With this project haven taken the best part of 5 months, it seems I was too crazy with the idea that I could complete it within that time. It was too much to do within such a short time although I am happy with just how much I’ve been able to learn and do. It may not seem like a lot to myself at times, but when I consider how much research and development has taken place and how much animating, just myself, have done with the learning of technology and constant development of my professional practice and contacts, it seems like it’s been worth while. I did ask myself a lot near the end of this module, what was I really aiming to achieve? Was the animation just a piece to show off my skills/as showreel content? I considered these questions and brought it down to, I wanted to tell a story and tell it through a traditionally animated story looking at colour, shape and composition to expressively tell the story.

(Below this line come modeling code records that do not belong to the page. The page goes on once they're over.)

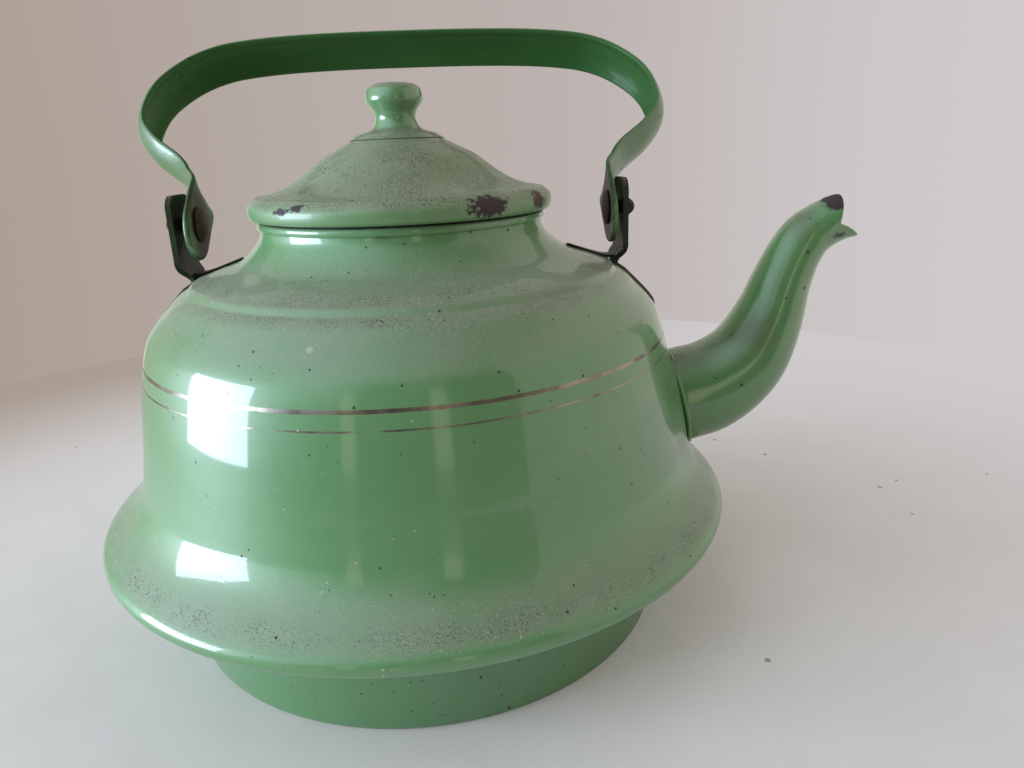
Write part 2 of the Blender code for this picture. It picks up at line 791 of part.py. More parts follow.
def pivot_rivet(name, side):
    """domed head inside the lobe, shank through lobe and ear, peened over outside"""
    lobe_face = LOBE_DISTANCE + side * BAIL_OFFSET - STRAP_SHEET / 2 - SEAT_GAP
    ear_face = EAR_DISTANCE + STRAP_SHEET / 2 + SEAT_GAP
    quarter = math.pi / 2
    head = arc((0, lobe_face), RIVET_HEAD_RADIUS, -RIVET_HEAD_HEIGHT, quarter, 0, 4)
    peen = arc((0, ear_face), RIVET_PEEN_RADIUS, RIVET_PEEN_HEIGHT, 0, quarter, 4)
    head[0] = (0, lobe_face - RIVET_HEAD_HEIGHT)
    peen[-1] = (0, ear_face + RIVET_PEEN_HEIGHT)
    shank = [(RIVET_SHANK_RADIUS, lobe_face), (RIVET_SHANK_RADIUS, ear_face)]
    made = turned(name, head + shank + peen, RIVET_FACETS, rivet_steel())
    made.location = (0, 0, PIVOT_HEIGHT)
    made.rotation_euler = (0, side * quarter, 0)
    return made


# Lid


def lid_shell():
    """domed pressing with a creased, rolled rim and a small vent under the knob"""
    dome = lid_dome_line()
    seat = (LID_DOME_RADIUS, LID_BASE)
    proud = LID_RADIUS - LID_DOME_RADIUS
    bead = [(seat[0] + a * proud, seat[1] + u * LID_RIM_HEIGHT) for a, u in LID_BEAD_SHARES]
    crease = (bead[0][0], bead[0][1] - LID_CREASE)
    bead = smooth_through(bead[1:], 2)
    lip_edge = BRIM_BORE - COLLAR_CLEARANCE + SEAT_GAP
    under = [(lip_edge, seat[1]), (lip_edge, seat[1] + LID_SHEET)]
    hollow = LID_RADIUS - LID_SHEET
    inside = [
        (hollow - a * LID_SHEET, seat[1] + u * LID_RIM_HEIGHT) for a, u in LID_LINING_SHARES
    ]
    lining = shifted(dome, LID_SHEET)
    lining = [(dome[0][0], dome[0][1] - LID_SHEET)] + thinned(lining, LINING_TOLERANCE)[1:]
    outline = thinned(dome, OUTLINE_TOLERANCE)[:-1] + [crease] + bead + under + inside
    outline += list(reversed(lining))
    return turned("lid_shell", outline, LID_FACETS, lid_enamel())


def lid_collar():
    """plain ring that drops into the neck, welded up against the dome"""
    outer = BRIM_BORE - COLLAR_CLEARANCE
    lining = shifted(lid_dome_line(), LID_SHEET + SEAT_GAP)
    bottom = BRIM_HEIGHT - COLLAR_DEPTH
    top = height_at(lining, outer)
    outline = [
        (outer, top),
        (outer, bottom + COLLAR_TAPER * 2),
        (outer - COLLAR_TAPER, bottom),
        (outer - COLLAR_SHEET - COLLAR_TAPER, bottom),
        (outer - COLLAR_SHEET, bottom + COLLAR_TAPER * 2),
        (outer - COLLAR_SHEET, top),
    ]
    return turned("lid_collar", outline, LID_FACETS, collar_enamel())


def lid_knob():
    """hollow mushroom knob pressed from sheet, flared out to a skirt that is welded to the dome"""
    dome = shifted(lid_dome_line(), -SEAT_GAP)
    base = height_at(dome, KNOB_SKIRT_RADIUS)
    flare = KNOB_SKIRT_RADIUS - KNOB_NECK_RADIUS
    points = [(KNOB_SKIRT_RADIUS, base)]
    points += [(KNOB_NECK_RADIUS + a * flare, base + u * KNOB_HEIGHT) for a, u in KNOB_BASE_SHARES]
    points += [(KNOB_NECK_RADIUS * a, base + u * KNOB_HEIGHT) for a, u in KNOB_STEM_SHARES]
    points += [(KNOB_RADIUS * a, base + u * KNOB_HEIGHT) for a, u in KNOB_CAP_SHARES]
    skin = thinned(smooth_through(points, 3), OUTLINE_TOLERANCE)
    inner_foot = KNOB_SKIRT_RADIUS - KNOB_SHEET
    lining = shifted(smooth_through(points, 3), -KNOB_SHEET)
    lining = [p for p in lining if p[0] < inner_foot and p[1] > base + KNOB_SHEET]
    lining = thinned(lining, LINING_TOLERANCE)
    lining[-1] = (0, base + KNOB_HEIGHT - KNOB_SHEET)
    foot = [(inner_foot, height_at(dome, inner_foot))]
    outline = list(reversed(skin)) + foot + lining
    outline = [(max(r, 0), h) for r, h in outline]
    return turned("lid_knob", outline, KNOB_FACETS, knob_enamel())


def build():
    clear_scene()
    body_shell()
    base_pan()
    spout()
    ear("rear_ear", -1)
    ear("front_ear", 1)
    bail_handle()
    pivot_rivet("rear_pivot_rivet", -1)
    pivot_rivet("front_pivot_rivet", 1)
    lid_shell()
    lid_collar()
    lid_knob()


build()
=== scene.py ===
"""Finish, light and camera for the green enamelled stove kettle.

Every visible sub-part is made again here with fine, rounded sheet in place of
the plain solid, in the same frame and from the same sizes, and gets its worn
and dusty enamel. Sizes are in metres."""

import math

import bmesh
import bpy
from mathutils import Matrix, Vector, noise


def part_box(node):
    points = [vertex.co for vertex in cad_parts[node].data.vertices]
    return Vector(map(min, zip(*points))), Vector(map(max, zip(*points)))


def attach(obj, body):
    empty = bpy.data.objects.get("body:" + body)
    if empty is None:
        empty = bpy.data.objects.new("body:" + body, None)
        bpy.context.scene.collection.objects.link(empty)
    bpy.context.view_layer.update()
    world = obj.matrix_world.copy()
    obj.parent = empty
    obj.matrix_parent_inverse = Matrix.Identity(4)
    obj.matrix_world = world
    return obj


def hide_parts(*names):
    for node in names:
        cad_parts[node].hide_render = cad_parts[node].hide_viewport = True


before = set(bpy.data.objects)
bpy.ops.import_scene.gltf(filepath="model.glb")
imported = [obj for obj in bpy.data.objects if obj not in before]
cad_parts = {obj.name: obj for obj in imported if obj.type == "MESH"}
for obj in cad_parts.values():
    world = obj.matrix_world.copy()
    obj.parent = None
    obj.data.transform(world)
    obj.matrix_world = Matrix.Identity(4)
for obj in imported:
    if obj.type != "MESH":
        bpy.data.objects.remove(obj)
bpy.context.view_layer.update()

# Main sizes, taken from the solid model. The smoothed outline swells a hair past its
# widest point, so the flange is drawn a hair smaller
BODY_LOW, BODY_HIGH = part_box("body_shell")
LID_LOW, LID_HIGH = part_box("lid_shell")
PIVOT_LOW, PIVOT_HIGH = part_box("front_pivot_rivet")
FLANGE_SWELL = 0.00003
FLANGE_RADIUS = -BODY_LOW.x - FLANGE_SWELL
LIP_HEIGHT = BODY_LOW.z
BRIM_HEIGHT = BODY_HIGH.z
LID_RADIUS = LID_HIGH.y
LID_BASE = LID_LOW.z
PIVOT_HEIGHT = (PIVOT_LOW.z + PIVOT_HIGH.z) / 2

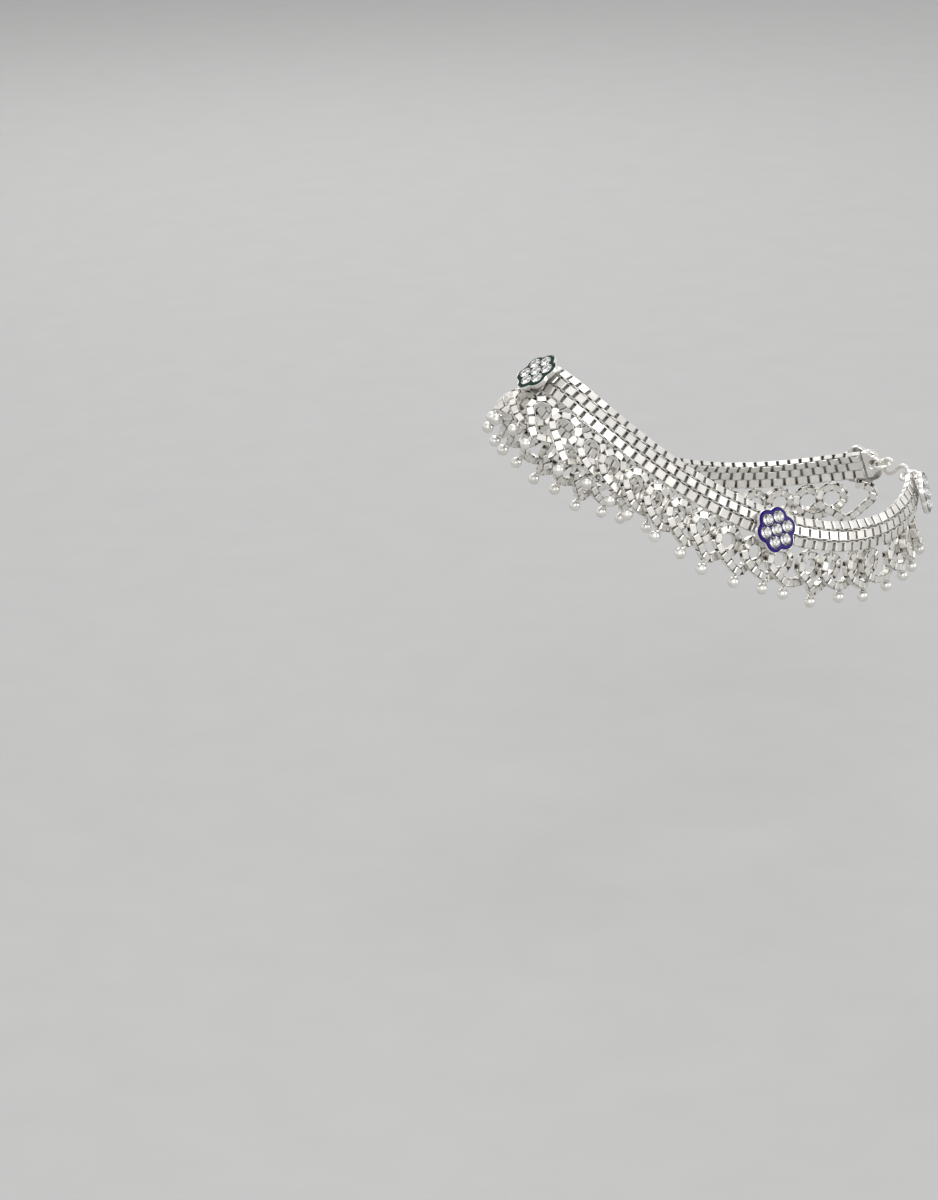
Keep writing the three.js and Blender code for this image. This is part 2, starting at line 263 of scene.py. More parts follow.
def pieceFrom(name, shape, finish, nodes=(), sharpAngle=smoothAngle):
    points = np.asarray(shape["points"], float) * millimetre
    mesh = meshFrom(name, points, shape["faces"], shape.get("paintedShade"), sharpAngle)
    turnOut(mesh)
    mesh.materials.append(finish)
    piece = bpy.data.objects.new(name, mesh)
    bpy.context.scene.collection.objects.link(piece)
    return settle(piece, nodes)


def settle(piece, nodes):
    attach(piece, "root")
    if nodes:
        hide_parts(*nodes)
    corners = sum(len(face.vertices) - 2 for face in piece.data.polygons)
    print("piece:", piece.name, corners, "triangles")
    return piece


# the tree that threads a link, ring or bead on each point of a row
def threadingTree():
    tree = bpy.data.node_groups.new("threading", "GeometryNodeTree")
    sockets = tree.interface
    sockets.new_socket("Points", in_out="INPUT", socket_type="NodeSocketGeometry")
    sockets.new_socket("Link", in_out="INPUT", socket_type="NodeSocketObject")
    size = sockets.new_socket("Link size", in_out="INPUT", socket_type="NodeSocketFloat")
    size.default_value = 1
    sockets.new_socket("Finish", in_out="INPUT", socket_type="NodeSocketMaterial")
    sockets.new_socket("Geometry", in_out="OUTPUT", socket_type="NodeSocketGeometry")
    nodes = tree.nodes
    join = tree.links.new
    given = nodes.new("NodeGroupInput")
    result = nodes.new("NodeGroupOutput")
    link = nodes.new("GeometryNodeObjectInfo")
    turn = nodes.new("FunctionNodeAxesToRotation")
    turn.primary_axis = "X"
    turn.secondary_axis = "Z"
    stand = nodes.new("GeometryNodeInstanceOnPoints")
    grow = nodes.new("ShaderNodeVectorMath")
    grow.operation = "SCALE"
    real = nodes.new("GeometryNodeRealizeInstances")
    paint = nodes.new("GeometryNodeSetMaterial")
    for name, target in (("alongWay", turn.inputs["Primary Axis"]),
                         ("faceWay", turn.inputs["Secondary Axis"]),
                         ("stretch", grow.inputs[0])):
        read = nodes.new("GeometryNodeInputNamedAttribute")
        read.data_type = "FLOAT_VECTOR"
        read.inputs["Name"].default_value = name
        join(read.outputs["Attribute"], target)
    join(given.outputs["Points"], stand.inputs["Points"])
    join(given.outputs["Link"], link.inputs["Object"])
    join(given.outputs["Link size"], grow.inputs["Scale"])
    join(link.outputs["Geometry"], stand.inputs["Instance"])
    join(turn.outputs["Rotation"], stand.inputs["Rotation"])
    join(grow.outputs["Vector"], stand.inputs["Scale"])
    join(stand.outputs["Instances"], real.inputs["Geometry"])
    join(real.outputs["Geometry"], paint.inputs["Geometry"])
    join(given.outputs["Finish"], paint.inputs["Material"])
    join(paint.outputs["Geometry"], result.inputs["Geometry"])
    return tree


threading = threadingTree()


def socketNamed(tree, name):
    return next(item.identifier for item in tree.interface.items_tree
                if item.name == name and item.in_out == "INPUT")


# one plain mesh of a link on every point, with its X along and its Z out of the face
def threadOn(name, points, along, face, shape, finish, stretch=None):
    linkPoints = np.asarray(shape["points"], float) * millimetre
    linkMesh = meshFrom(name + "_link", linkPoints, shape["faces"], shape.get("paintedShade"))
    turnOut(linkMesh)
    link = bpy.data.objects.new(name + "_link", linkMesh)
    row = bpy.data.meshes.new(name + "_row")
    row.from_pydata([tuple(point) for point in np.asarray(points) * millimetre], [], [])
    stretch = np.ones((len(points), 3)) if stretch is None else stretch
    for title, values in (("alongWay", along), ("faceWay", face), ("stretch", stretch)):
        store = row.attributes.new(title, "FLOAT_VECTOR", "POINT")
        store.data.foreach_set("vector", np.asarray(values, np.float32).ravel())
    holder = bpy.data.objects.new(name + "_row", row)
    for thing in (link, holder):
        bpy.context.scene.collection.objects.link(thing)
    modifier = holder.modifiers.new("threading", "NODES")
    modifier.node_group = threading
    modifier[socketNamed(threading, "Link")] = link
    modifier[socketNamed(threading, "Link size")] = 1.0
    modifier[socketNamed(threading, "Finish")] = finish
    bpy.context.view_layer.update()
    ready = holder.evaluated_get(bpy.context.evaluated_depsgraph_get())
    mesh = bpy.data.meshes.new_from_object(ready)
    holder.modifiers.remove(modifier)
    for title in ("alongWay", "faceWay", "stretch"):
        if title in mesh.attributes:
            mesh.attributes.remove(mesh.attributes[title])
    for thing in (link, holder):
        bpy.data.objects.remove(thing)
    mesh.name = name
    return mesh


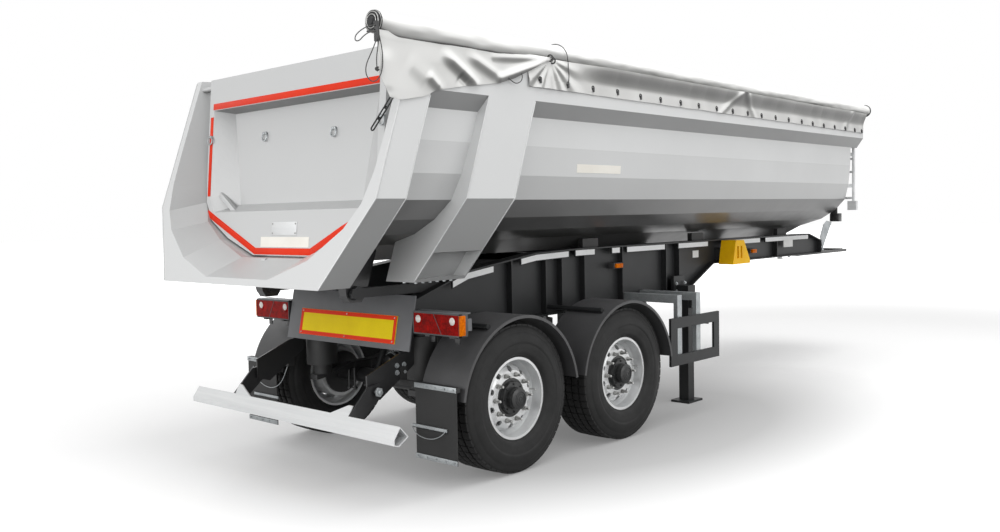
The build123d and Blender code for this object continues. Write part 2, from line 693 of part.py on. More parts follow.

My aim may have slightly changed and it may have been more of a challenge and fun to create something I have yet to have been able to fully finish, but I feel as though this is the only project I’ve been more than willing to keep working on. One major thing I learnt over the project, over all the software skills, production knowledge and analyzing, is that I’ve only had 2 years to properly develop my animation skills and within those 2 years I’ve leapt forward with lots of help and advice. I can only grow more and more and keep having confidence in my work and my self.